[TO DO] Starting from the line that contains "item.data.set_sharp_from_angle(angle=math.radians(40.0))", copy every line exactly until the line that contains "for node in", which is also included.

******

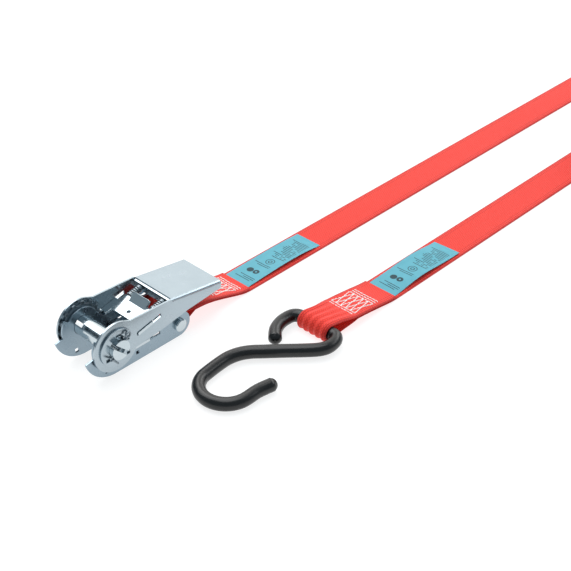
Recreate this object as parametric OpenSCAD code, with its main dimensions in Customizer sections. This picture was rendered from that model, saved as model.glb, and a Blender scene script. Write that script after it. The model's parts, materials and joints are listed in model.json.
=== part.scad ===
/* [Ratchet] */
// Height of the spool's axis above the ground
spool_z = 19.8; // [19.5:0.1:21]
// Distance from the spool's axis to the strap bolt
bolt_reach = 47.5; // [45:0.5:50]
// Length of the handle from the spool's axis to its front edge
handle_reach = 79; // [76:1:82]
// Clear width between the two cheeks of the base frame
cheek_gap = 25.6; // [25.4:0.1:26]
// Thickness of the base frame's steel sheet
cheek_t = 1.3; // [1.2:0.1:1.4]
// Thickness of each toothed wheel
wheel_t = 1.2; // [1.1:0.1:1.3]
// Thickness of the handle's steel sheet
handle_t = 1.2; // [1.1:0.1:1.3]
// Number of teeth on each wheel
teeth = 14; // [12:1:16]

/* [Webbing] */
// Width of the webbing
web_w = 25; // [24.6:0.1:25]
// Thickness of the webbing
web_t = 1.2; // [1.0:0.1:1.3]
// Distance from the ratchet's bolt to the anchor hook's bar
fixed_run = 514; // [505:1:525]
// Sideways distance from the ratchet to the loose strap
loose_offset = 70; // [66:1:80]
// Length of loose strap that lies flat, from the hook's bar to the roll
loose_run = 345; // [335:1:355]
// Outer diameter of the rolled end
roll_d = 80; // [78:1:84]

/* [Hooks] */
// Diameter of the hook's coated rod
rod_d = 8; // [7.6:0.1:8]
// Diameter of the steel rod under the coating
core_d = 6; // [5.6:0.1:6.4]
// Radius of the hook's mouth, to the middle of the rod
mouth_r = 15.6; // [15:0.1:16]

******

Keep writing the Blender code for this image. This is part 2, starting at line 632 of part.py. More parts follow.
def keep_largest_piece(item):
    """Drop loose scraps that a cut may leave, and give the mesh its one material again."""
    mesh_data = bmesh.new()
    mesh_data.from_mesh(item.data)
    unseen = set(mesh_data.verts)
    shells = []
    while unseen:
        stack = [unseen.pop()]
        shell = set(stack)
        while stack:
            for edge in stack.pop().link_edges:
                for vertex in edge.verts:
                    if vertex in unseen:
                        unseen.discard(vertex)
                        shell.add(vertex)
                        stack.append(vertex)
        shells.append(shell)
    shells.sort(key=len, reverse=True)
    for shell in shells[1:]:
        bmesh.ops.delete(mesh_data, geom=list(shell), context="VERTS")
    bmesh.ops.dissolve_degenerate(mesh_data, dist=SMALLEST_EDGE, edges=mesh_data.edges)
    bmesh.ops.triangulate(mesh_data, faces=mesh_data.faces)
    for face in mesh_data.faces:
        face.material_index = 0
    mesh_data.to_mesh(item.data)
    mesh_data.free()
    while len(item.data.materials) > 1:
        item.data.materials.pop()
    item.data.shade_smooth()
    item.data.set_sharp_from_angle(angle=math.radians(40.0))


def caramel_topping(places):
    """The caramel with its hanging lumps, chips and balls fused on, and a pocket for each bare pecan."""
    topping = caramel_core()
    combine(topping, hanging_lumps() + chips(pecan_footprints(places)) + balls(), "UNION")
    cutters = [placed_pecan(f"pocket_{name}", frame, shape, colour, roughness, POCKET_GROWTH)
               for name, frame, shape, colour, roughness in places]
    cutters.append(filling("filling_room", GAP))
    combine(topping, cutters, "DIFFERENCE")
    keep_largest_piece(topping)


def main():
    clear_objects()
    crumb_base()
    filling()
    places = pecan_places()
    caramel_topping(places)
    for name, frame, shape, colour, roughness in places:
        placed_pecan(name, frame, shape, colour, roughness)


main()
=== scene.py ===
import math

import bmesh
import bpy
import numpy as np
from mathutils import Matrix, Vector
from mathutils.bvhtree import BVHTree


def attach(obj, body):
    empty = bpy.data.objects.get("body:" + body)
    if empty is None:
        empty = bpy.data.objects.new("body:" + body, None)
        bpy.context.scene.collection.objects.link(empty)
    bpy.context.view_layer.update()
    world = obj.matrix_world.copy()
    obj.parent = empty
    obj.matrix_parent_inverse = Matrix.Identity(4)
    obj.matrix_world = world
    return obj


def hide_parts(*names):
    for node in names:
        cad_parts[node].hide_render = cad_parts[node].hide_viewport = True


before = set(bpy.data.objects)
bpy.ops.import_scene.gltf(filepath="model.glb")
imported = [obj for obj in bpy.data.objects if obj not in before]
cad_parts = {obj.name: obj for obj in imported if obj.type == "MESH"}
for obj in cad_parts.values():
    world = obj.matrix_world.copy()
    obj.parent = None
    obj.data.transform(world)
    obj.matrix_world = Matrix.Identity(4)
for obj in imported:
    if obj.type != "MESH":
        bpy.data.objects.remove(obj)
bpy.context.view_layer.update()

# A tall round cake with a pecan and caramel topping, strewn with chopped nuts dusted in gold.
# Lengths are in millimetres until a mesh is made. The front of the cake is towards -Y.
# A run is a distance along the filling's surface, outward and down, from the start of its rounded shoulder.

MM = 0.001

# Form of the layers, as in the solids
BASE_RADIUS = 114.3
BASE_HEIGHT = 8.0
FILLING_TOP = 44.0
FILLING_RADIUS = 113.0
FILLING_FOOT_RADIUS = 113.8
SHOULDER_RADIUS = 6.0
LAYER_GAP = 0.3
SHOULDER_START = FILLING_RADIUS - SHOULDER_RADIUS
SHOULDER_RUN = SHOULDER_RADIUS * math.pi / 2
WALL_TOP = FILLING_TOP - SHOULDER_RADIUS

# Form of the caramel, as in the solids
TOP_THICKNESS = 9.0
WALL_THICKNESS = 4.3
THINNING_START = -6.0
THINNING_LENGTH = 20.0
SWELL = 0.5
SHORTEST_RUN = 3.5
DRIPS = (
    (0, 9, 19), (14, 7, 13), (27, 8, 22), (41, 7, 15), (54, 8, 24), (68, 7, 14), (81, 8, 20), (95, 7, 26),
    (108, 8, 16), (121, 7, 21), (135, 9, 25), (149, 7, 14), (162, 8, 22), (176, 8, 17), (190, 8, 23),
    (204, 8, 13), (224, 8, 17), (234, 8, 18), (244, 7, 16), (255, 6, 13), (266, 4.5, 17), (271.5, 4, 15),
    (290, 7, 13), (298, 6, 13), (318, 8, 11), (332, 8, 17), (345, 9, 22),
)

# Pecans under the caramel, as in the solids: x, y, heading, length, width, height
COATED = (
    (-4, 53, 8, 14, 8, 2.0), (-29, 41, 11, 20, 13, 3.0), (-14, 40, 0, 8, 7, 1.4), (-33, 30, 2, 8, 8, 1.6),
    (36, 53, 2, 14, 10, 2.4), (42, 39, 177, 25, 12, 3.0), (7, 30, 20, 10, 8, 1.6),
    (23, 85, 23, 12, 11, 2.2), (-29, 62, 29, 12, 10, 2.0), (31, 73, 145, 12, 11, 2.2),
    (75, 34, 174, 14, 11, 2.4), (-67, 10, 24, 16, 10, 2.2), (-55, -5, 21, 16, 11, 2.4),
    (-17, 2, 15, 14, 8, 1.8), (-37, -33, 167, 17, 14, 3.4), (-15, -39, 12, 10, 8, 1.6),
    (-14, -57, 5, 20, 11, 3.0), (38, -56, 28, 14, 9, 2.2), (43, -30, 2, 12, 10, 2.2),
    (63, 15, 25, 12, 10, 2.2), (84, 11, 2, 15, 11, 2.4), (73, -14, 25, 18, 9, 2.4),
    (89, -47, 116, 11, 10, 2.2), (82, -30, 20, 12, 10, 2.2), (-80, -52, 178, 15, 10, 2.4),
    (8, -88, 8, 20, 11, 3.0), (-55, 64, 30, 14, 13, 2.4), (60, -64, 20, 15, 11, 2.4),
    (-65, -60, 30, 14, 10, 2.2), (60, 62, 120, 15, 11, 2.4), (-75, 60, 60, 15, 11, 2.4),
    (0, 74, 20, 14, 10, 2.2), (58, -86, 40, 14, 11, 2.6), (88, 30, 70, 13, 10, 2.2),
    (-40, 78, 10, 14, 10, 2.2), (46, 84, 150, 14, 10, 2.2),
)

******

[COMPLETED EXERCISE]
    item.data.set_sharp_from_angle(angle=math.radians(40.0))


def caramel_topping(places):
    """The caramel with its hanging lumps, chips and balls fused on, and a pocket for each bare pecan."""
    topping = caramel_core()
    combine(topping, hanging_lumps() + chips(pecan_footprints(places)) + balls(), "UNION")
    cutters = [placed_pecan(f"pocket_{name}", frame, shape, colour, roughness, POCKET_GROWTH)
               for name, frame, shape, colour, roughness in places]
    cutters.append(filling("filling_room", GAP))
    combine(topping, cutters, "DIFFERENCE")
    keep_largest_piece(topping)


def main():
    clear_objects()
    crumb_base()
    filling()
    places = pecan_places()
    caramel_topping(places)
    for name, frame, shape, colour, roughness in places:
        placed_pecan(name, frame, shape, colour, roughness)


main()
=== scene.py ===
import math

import bmesh
import bpy
import numpy as np
from mathutils import Matrix, Vector
from mathutils.bvhtree import BVHTree


def attach(obj, body):
    empty = bpy.data.objects.get("body:" + body)
    if empty is None:
        empty = bpy.data.objects.new("body:" + body, None)
        bpy.context.scene.collection.objects.link(empty)
    bpy.context.view_layer.update()
    world = obj.matrix_world.copy()
    obj.parent = empty
    obj.matrix_parent_inverse = Matrix.Identity(4)
    obj.matrix_world = world
    return obj


def hide_parts(*names):
    for node in names:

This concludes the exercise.